We’ll see if the Bills can sustain their early momentum in Cincinnati this week and throughout October. Long-term, though, these are good signs that the franchise is moving forward in lockstep, after years of being a bit disjointed.
4. Bearing down. It’s hard to predict the future of a quarterback before he’s started a game, so I’ll just say this: Don’t look at the failure of Mike Glennon in Chicago as any sort of sign that the Bears are rushing rookie Mitch Trubisky on to the field. Trubisky has passed every test the coaches have handed him, which is why, when Glennon stumbled, the decision to go to the second overall draft pick was academic. The timing just had to be right. It was this week, with an 11-day layoff between games, Glennon struggling, and a home date on tap.
What I’ve liked, from the start, is the Bears’ conviction in a guy who started just 13 college games. It’s something that GM Ryan Pace explained really has developed over the past 12 months: “During the (2016) season, myself, some of our directors on the college end, obviously, we were studying all the quarterbacks all over the country. I did multiple games live on every top quarterback candidate. So I knew. Mitch was No. 1 for me, which I kept quiet. But then as information came in—our college director feels this way, our director of player personnel feels this way, our area scout feels this way, our over-the-top scout feels this way. That’s good. But we still had to go through the combine, the interview process, have our coaches look at the quarterbacks. So it didn’t start coming into clearer focus until our draft board was getting set.

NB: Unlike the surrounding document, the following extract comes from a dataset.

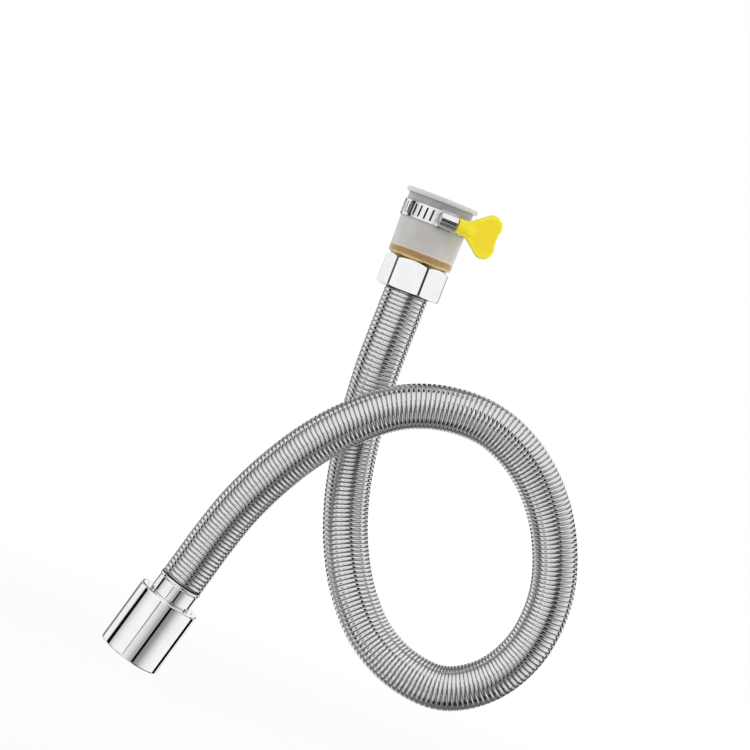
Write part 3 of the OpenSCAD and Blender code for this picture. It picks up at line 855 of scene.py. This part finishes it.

“And then, it was, ‘God, we’re picking in the Top 5, hopefully we’re not picking up here very often.’ And it became ‘what are your options gonna be in this area that we’re picking.’ Then, we realized, ‘man, we really like this guy.’ And then, ‘How do we pull it off?’” Truth is, Trubisky has continued to answer every one of those questions for the Bears. So now we get to see if all that faith was warranted.